9. The method of claim 1, wherein forming the coating layer comprises: forming a repeated pattern of a polymer, which has an opposite shape to a shape of a repeated pattern of a mold, by filling a composition containing a polymer for the coating layer into a groove of the mold having the repeated pattern;laminating the porous base layer at an opposite side of the repeated pattern of the polymer for the coating layer; andremoving the mold.

10. The method of claim 9, wherein the polymer for the base layer and the polymer for the coating layer include the same polymer.

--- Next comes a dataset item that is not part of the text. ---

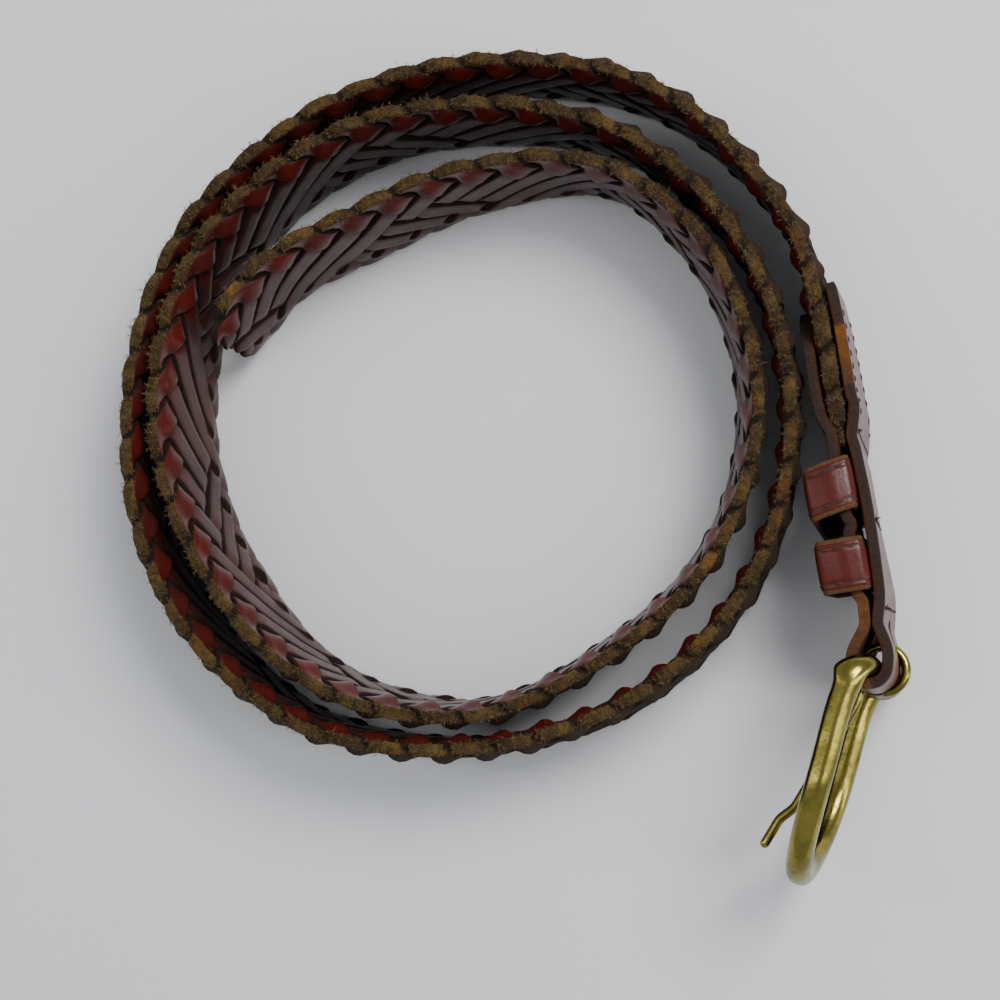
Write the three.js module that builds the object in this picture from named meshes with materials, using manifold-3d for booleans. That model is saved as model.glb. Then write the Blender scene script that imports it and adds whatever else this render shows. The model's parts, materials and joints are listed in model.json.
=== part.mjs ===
import * as THREE from 'three';
import Module from 'manifold-3d';
import { mergeVertices } from 'three/addons/utils/BufferGeometryUtils.js';

// A braided leather belt with a horseshoe buckle, coiled and standing on its long edge.
// Millimetres, +Z up. The belt line starts at the buckle's bar and runs counter-clockwise to the tip.

const wasm = await Module();
wasm.setup();

// Braided band
const BAND_LENGTH = 1076;
const BAND_WIDTH = 32;
const BAND_THICKNESS = 4.2;
const LOBE_PITCH = 9.6;
const LOBE_DEPTH = 1.3;
const LOBE_STAGGER = 2 / 3;
const EDGE_ROUNDING = 1.4;
const EDGE_SHARE = 0.7;
const LOBE_SLANT = 0.2;
const TIP_LENGTH = 13;
const TIP_TAPER = 0.86;
const STEPS_PER_LOBE = 3;

// Coil, measured to the upper edge of its outermost turn
const COIL_RADIUS = 80;

// Plain strap that holds the buckle
const STRAP_WIDTH = 30;
const STRAP_THICKNESS = 2.4;
const STRAP_OUTER_LAP = 28;
const STRAP_INNER_LAP = 24;
const STRAP_POINT = 11;
const STRAP_POINT_TAPER = 0.72;
const STRAP_POINT_CURVE = 1.6;
const STRAP_END_ROUND = 1;
const STRAP_ARRIS = 0.5;
const SEAM_GAP = 0.4;
const SEAM_ROOM = 11;
const LAP_RAMP = 5;

// Keepers, two fixed loops held between the strap's layers
const KEEPER_LENGTH = 11.4;
const KEEPER_WALL = 1.6;
const KEEPER_ROOM = 4.6;
const KEEPER_CORNER = 2;
const KEEPER_FROM_BAR = 17.6;
const KEEPER_SPACING = 4.6;

// Buckle
const FRAME_HEIGHT = 42;
const FRAME_REACH = 48.5;
const FRAME_CORNER = 3.6;
const FRAME_BOW = -2.4;
const FRAME_BOW_AT = 8.5;
const FRAME_OVER_FLOOR = 1;
const BAR_DIAMETER = 4.4;
const LIMB_WIDTH = 5.2;
const LIMB_THICKNESS = 5.4;
const NOSE_WIDTH = 6.2;
const NOSE_ROUND_SHARE = 1.15;
const NOSE_SWELL_SHARE = 0.45;
const PRONG_DIAMETER = 2.1;
const PRONG_REACH = 46;
const PRONG_STEP = -1.5;
const PRONG_TIP_SHARE = 0.6;
const EYE_RADIUS = 3.7;
const EYE_HANG_SHARE = 0.8;

// Clearances and resting angles
const CLEAR = 0.35;
const FLOOR_BITE = 0.36;
const SLOT_REACH = 9;
const SLOT_CLEAR = 0.45;
const FRAME_SWING = -18.7;
const PRONG_SWING = -10.5;
const KEEPER_SKEW = 10;

// One row for every 30 degrees round the coil. outer is the outermost turn's radius as a share of
// COIL_RADIUS. air2 and air3 are the room between a turn and the next one in, as shares of BAND_WIDTH.
// lean1 to lean3 are each turn's outward lean in degrees.
const COIL = [
  { at: 0, outer: 0.99, air2: 0.15, air3: 0.08, lean1: -6, lean2: 0, lean3: 8 },
  { at: 30, outer: 1.0, air2: 0.21, air3: 0.06, lean1: -4, lean2: -2, lean3: 6 },
  { at: 60, outer: 1.005, air2: 0.235, air3: 0.125, lean1: -1, lean2: 0, lean3: 1 },
  { at: 90, outer: 0.956, air2: 0.155, air3: 0.305, lean1: 0, lean2: 3, lean3: 6 },
  { at: 120, outer: 0.945, air2: 0.06, air3: 0.435, lean1: 0, lean2: 4, lean3: 8 },
  { at: 150, outer: 0.967, air2: 0.03, air3: 0.28, lean1: 0, lean2: 6, lean3: 6 },
  { at: 180, outer: 0.975, air2: 0.044, air3: 0.1, lean1: 0, lean2: 9, lean3: 9 },
  { at: 210, outer: 1.006, air2: 0.19, air3: 0.06, lean1: 0, lean2: 7, lean3: 8 },
  { at: 240, outer: 0.996, air2: 0.165, air3: 0.06, lean1: -1, lean2: 3, lean3: 4 },
  { at: 270, outer: 0.933, air2: 0.084, air3: 0.06, lean1: -3, lean2: 1, lean3: 2 },
  { at: 300, outer: 0.91, air2: 0.187, air3: 0.06, lean1: -3, lean2: 5, lean3: 6 },
  { at: 330, outer: 0.9, air2: 0.153, air3: 0.06, lean1: -1, lean2: 6, lean3: 7 },
];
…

11. A laminate comprising: a porous base layer having a spherical pore derived from an inorganic particle for forming a pore; anda coating layer formed on one surface of the porous base layer and having a repeated pattern.

12. The laminate of claim 11, wherein the porous base layer comprises a polymer for a base layer, and wherein the polymer includes at least one polymer selected from the group consisting of a fluorine-based polymer, an acrylic-based polymer, a vinyl-based polymer, and a polysaccharide polymer.

13. The laminate of claim 12, wherein the polymer includes polyvinylidene fluoride-hexafluoropropylene (PVDF-HFP) or a copolymer thereof.

14. The laminate of claim 11, wherein the spherical pore of the porous base layer has an average particle in a range of 100 nm to 5,000 nm.

15. The laminate of claim 11, wherein the porous base layer has a porosity in a range of 40% to 70%.

16. A radiational cooling material comprising: the laminate for radiational cooling according claim 11.

17. A vehicle comprising: the radiational cooling material of claim 16.